I hesitate to post this on here because I am not sure how many might be interested, but I know that I enjoy reading about fishing adventures from all over, not just here locally.

I went down for a week of Yellowtail fishing. It was awesome. We caught one metric shizzy ton of fish. There were no be-headings and we all managed to make it back through the boarder ok. Although Jake did get some stitches because of a slice from the fillet knife.

Another great trip in the books. I was able to bring back over 300 lbs of fish. This type of trip is very affordable and is so much fun. Yellowtail pull about as hard as any fish out there and taste fantastic. Here is a link to the video...(which can only be viewed on a desk/laptop for some reason)

Enjoy,
Bryce


----------



## swbuckmaster (Sep 14, 2007)

Wont play


----------



## BMCBryce (Sep 6, 2012)

It is not viewable from a mobile device. It has to do with YouTube's music copyright policies, I think. You have to watch it from a desktop. Sorry.


----------



## outdoorser (Jan 14, 2013)

Sweet! Thanks for sharing


----------



## swbuckmaster (Sep 14, 2007)

Ill have to try it when I get to a computer. The photo looks cool


----------



## torowy (Jun 19, 2008)

You say it is affordable. What price range? Also, what was the average size of fish caught, and what was the biggest?


----------



## troutgass (May 5, 2009)

That is exactly what I have been looking for to cross off my bucket list. PM sent


----------



## Road Runner (Mar 20, 2010)

Were you right off of San Pedro Island in parts of the video?


----------



## Fly22 (Sep 16, 2007)

When you say affordable how much are you saying?


----------



## BMCBryce (Sep 6, 2012)

This trip cost each of us (6 guys) around $450. We have been going down for years and have gotten it down to a very cost-effective fishing adventure. If you have a boat and are willing to pull it down, you can keep the costs very low. Since the fish are all mostly in a few general areas, you don't spend a ton on gas searching for them. Most of the time, we set up in the right drift and pass over the schools and hook up with the engines turned off. After we fight/land the fish, we pick up and reset up current/wind and do it again... all day.
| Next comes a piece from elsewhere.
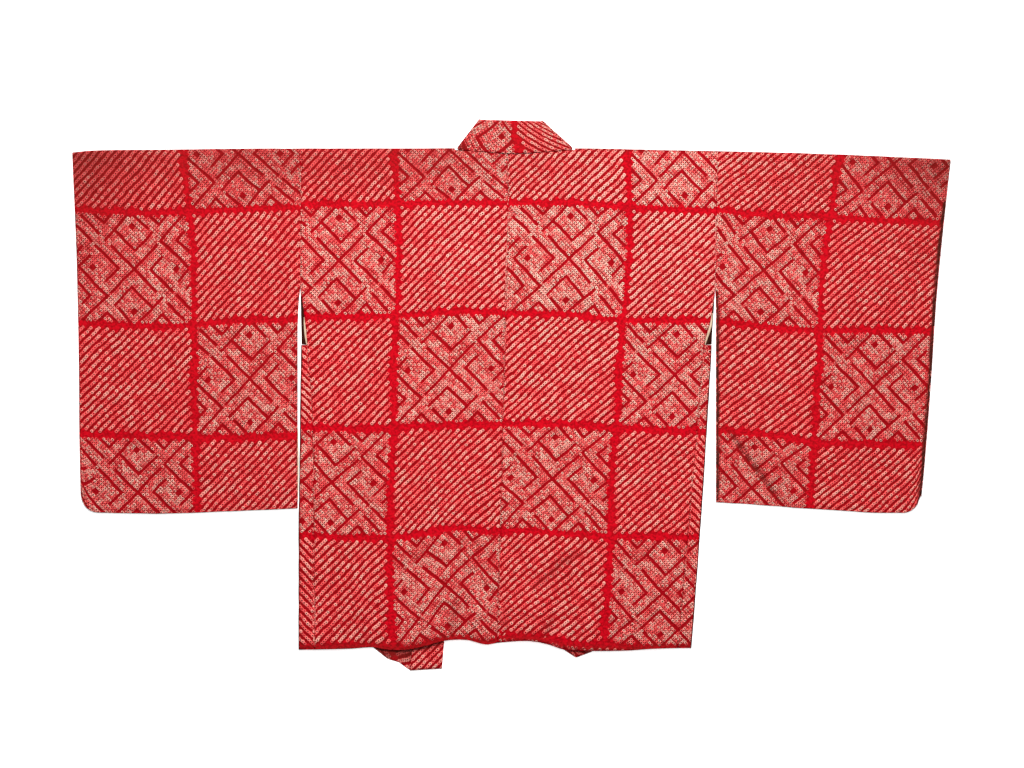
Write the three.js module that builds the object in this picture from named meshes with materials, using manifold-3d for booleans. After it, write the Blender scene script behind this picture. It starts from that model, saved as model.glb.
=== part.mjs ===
// A haori, the short jacket worn over a kimono, laid flat with its back up.
// Millimetres. +X runs across the back, +Y from the hem to the collar, +Z up from the surface it lies on.
// Every piece is cut from one narrow cloth: two body panels that run from the front hem over the shoulder
// to the back hem, two sleeves folded at the top, two side gussets and one long collar band. The fronts,
// the lower walls of the sleeves and the collar's front lengths rest on the surface.

import * as THREE from 'three';
import { mergeVertices } from 'three/addons/utils/BufferGeometryUtils.js';
import Module from 'manifold-3d';

const wasm = await Module();
wasm.setup();

// ---- Driving dimensions ----

const WALL = 1.6; // outer cloth with its lining
const COLLAR_WALL = 2.4; // the collar band, folded double
const LINING_WALL = 1.0; // the lining where it stands alone
const SEAM = 0.3; // gap between two pieces that are sewn together

const LOWER = WALL / 2; // middle of the walls that rest on the surface
const UPPER = 3.9; // middle of the walls that lie on them
const COLLAR_LOWER = COLLAR_WALL / 2;
const COLLAR_UPPER = 4.1;
const LINING_HEIGHT = 2.4; // middle of the lining, between the two walls

const UNDERARM_Y = 154; // the sleeves are sewn to the body above this line
const GUSSET_TOP_Y = 72; // the gussets run from here to the hem
const FRONT_STEP_Y = 80; // the front's free edge steps in to the gusset from here
const WRIST_Y = 120; // the sleeves' outer edge is open above this line and sewn below it
const CORNER_RADIUS = 24; // round lower outer corner of a sleeve
const FOLD_STEPS = 4; // faces round a folded edge

const COLLAR_REST = 4; // the back stays on the collar this far past its free edge
const OPENING_SAG = 1.5; // how far the back sinks between the two front edges
const COLLAR_RIDGE = 0.5; // how far the collar lifts the back that lies on it
const FULL_SAG_WIDTH = 60; // half width of the opening where the sag is complete

/** Rows with named columns, from the columns' names and one list of numbers a row. */
function table(columns, rows) {
  const names = columns.split(' ');
  return rows.map((row) => Object.fromEntries(names.map((name, index) => [name, row[index]])));
}

// Edges that run up and down: x at a height y.
const SLEEVE_CUFF = {
  left: table('y x', [[350, -633], [208, -627], [60, -623.6], [-72, -622.4], [-171, -620]]),
  right: table('y x', [[340, 633], [274, 625.6], [144, 612.7], [14, 604], [-94, 595.6], [-171, 588]]),
};
const ARMHOLE = {
  left: table('y x', [[356, -303], [UNDERARM_Y, -304.4]]),
  right: table('y x', [[352, 297.2], [UNDERARM_Y, 293.8]]),
};
const SLEEVE_OPENING = {
  left: table('y x', [[UNDERARM_Y, -304.4], [136, -306.6], [98, -308.2], [-165, -308.2]]),
  right: table('y x', [[UNDERARM_Y, 293.8], [120, 294.6], [-156, 294.6]]),
};
const FLANK = {
  left: table('y x', [
    [UNDERARM_Y, -304.4], [105, -297.4], [GUSSET_TOP_Y, -294.2], [-43, -286.6], [-367, -283.6],
  ]),
  right: table('y x', [[UNDERARM_Y, 293.8], [105, 286.4], [GUSSET_TOP_Y, 278], [-50, 267.6], [-365, 240]]),
};
const FRONT_ARMHOLE = {
  left: table('y x', [[UNDERARM_Y, -304.4], [FRONT_STEP_Y, -302.6], [GUSSET_TOP_Y, -294.2]]),
  right: table('y x', [[UNDERARM_Y, 293.8], [FRONT_STEP_Y, 288.8], [GUSSET_TOP_Y, 278]]),
};
const GUSSET_FOLD = {
  left: table('y x', [[GUSSET_TOP_Y, -303.2], [0, -304.6], [-115, -306], [-180, -307.2], [-367, -307.4]]),
  right: table('y x', [[GUSSET_TOP_Y, 288.9], [0, 285], [-147, 275.8], [-266, 267.2], [-365, 259.6]]),
};
const COLLAR_SEAM = {
  left: table('y x', [[356, -81.4], [-400, -146.4]]),
  right: table('y x', [[356, 91.4], [-372, 116]]),
};
const COLLAR_EDGE = {
  left: table('y x', [[396, -47], [354, -35.4], [0, -67.6], [-397, -100.4]]),
  right: table('y x', [[395, 44], [354, 45.4], [0, 59], [-372, 73]]),
};
const CENTRE_BACK = table('y x', [[349, -5], [270, -5], [-360, -20.6]]);

// Edges that run across: y at a place x.
const SLEEVE_TOP = {
  left: table('x y', [[-633, 350], [-600, 352.8], [-500, 354], [-360, 355.6], [-303, 355.7]]),
  right: table('x y', [[296, 351.8], [378, 350], [508, 345.6], [633, 339.6]]),
};
const SLEEVE_HEM = {
  left: table('x y', [[-622, -169.6], [-503, -171.4], [-416, -168.5], [-308, -163.8]]),
  right: table('x y', [[294, -155], [369, -160], [473, -167], [520, -170], [588, -170.4]]),
};
const SHOULDER = {
  left: table('x y', [[-304, 355.7], [-81.4, 355.7]]),
  right: table('x y', [[91.4, 355.7], [128, 355.4], [214, 353.4], [297, 351.8]]),
};
const NECKLINE = table('x y', [[-81.4, 353.2], [-40, 349.8], [0, 347.4], [45, 349.6], [91.4, 353.2]]);
const BACK_HEM = table('x y', [
  [-307, -367.2], [-235, -365.8], [-200, -363.6], [-182, -366.8], [-153, -367], [-124, -361.4],
  [-100, -354.6], [-66, -352.8], [-37, -359.6], [-21, -357.4], [0, -355.6], [22, -354.2],
  [50, -358.6], [76, -367], [110, -368.8], [165, -368.4], [205, -365.8], [260, -364.3],
]);
const FRONT_HEM = {
  left: table('x y', [[-308, -362], [-202, -362], [-178, -381], [-163, -385], [-146.5, -397]]),
  right: table('x y', [[116, -369.6], [160, -362], [260, -361]]),
};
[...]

Cost breakdown looks something like this...
Truck fuel 1500
Boat fuel 200
Condo 100 x 5
Food/drink 500
Tolls/slip fees 100 

There are ways of cutting costs even more. We stay in a comfortable (not luxurious) condo, that is right on the marina. It makes sense as we really only end up sleeping there at night. All other hours of the day, find us on the water catching fish.

There are also several charter companies that I can recommend, as they are friends of mine and are very good at taking the headache out of this type of thing and will put you on fish year round.

The biggest fish of the trip for us was a 35 lber and the next biggest was 33. I would estimate the overall average fish weight for the trip to have been at 22-25 lbs. They are such powerful fish that even a small one will give you a battle. Be prepared to lose a bunch of jigs and re-tie your line multiple times. 

Bryce


----------



## BMCBryce (Sep 6, 2012)

Road Runner said:


> Were you right off of San Pedro Island in parts of the video?


Yes, we fished San Pedro island every day.


----------



## torowy (Jun 19, 2008)

Thanks for the info!


----------